Anche i sindacati e in particolare la Cgil che per prima si era fatta promotrice di una soluzione di emergenza, mentre la sinistra politica era ancora intenta a elaborare il lutto di Conte, hanno cominciato a rialzare i decibel della protesta sociale. Insomma, aleggia una certa inquietudine, per quel che sta accadendo e per quel che accadrà, e per chi ne pagherà il prezzo più impegnativo. Il partito delle vedove del governo precedente vede in questo contesto la conferma delle proprie funeste previsioni. E cioè che, in fondo, questo governo di emergenza è solo l’incubatore di una svolta a destra, nel modello di sviluppo prefigurato dal Recovery e negli effetti sociali che produce.

A conferma di questa tesi si dice che proprio la struttura di comando del Recovery ne rappresenta la prova più lampante, perché il grosso dei capitoli di spesa è nelle mani dei ministri “tecnici” da Cingolani a Colao che, per dirne una, sta smontando l’operazione sulla rete unica provando a parcellizzare gli interventi sui territori. Poi ci sono quelli dei centrodestra, da Brunetta a Giorgetti e poi, da ultimo, quelli del Pd, titolari di ministeri meno coinvolti. Il risultato è che alcune parole d’ordine come “pubblico” sono avvolte da una nuvola di ambiguità: vale per l’efficientamento energetico delle scuole, su cui non è sciolto il nodo delle private, come per la sanità.
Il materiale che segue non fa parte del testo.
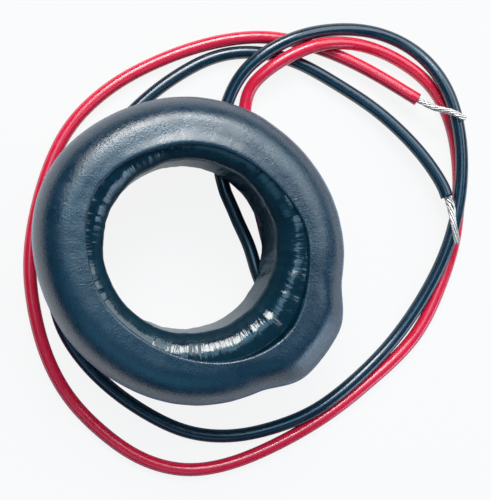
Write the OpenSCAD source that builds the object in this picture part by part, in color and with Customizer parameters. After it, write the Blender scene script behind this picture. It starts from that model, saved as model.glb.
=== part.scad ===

Nello spazio di pochi giorni poi sono successi un paio di fatti di non banale rilevanza. La proposta del segretario del Pd di una tassa di successione sui grandi patrimoni, misura spot dal sapore dal sapore “di sinistra”, è stata liquidata dal premier con una battuta. E l’ipotesi di una norma anche di buon senso, predisposta del ministro Orlando, di prolungare di fatto per un paio di mesi il blocco dei licenziamenti è stata respinta dall’offensiva di Lega e di Confindustria, anche con una certa aggressività. Tutto il racconto ruota attorno a una situazione subita e di disagio, in cui la buona volontà si infrange contro il muro di una situazione oggettiva proibitiva, quasi di un destino cinico e baro.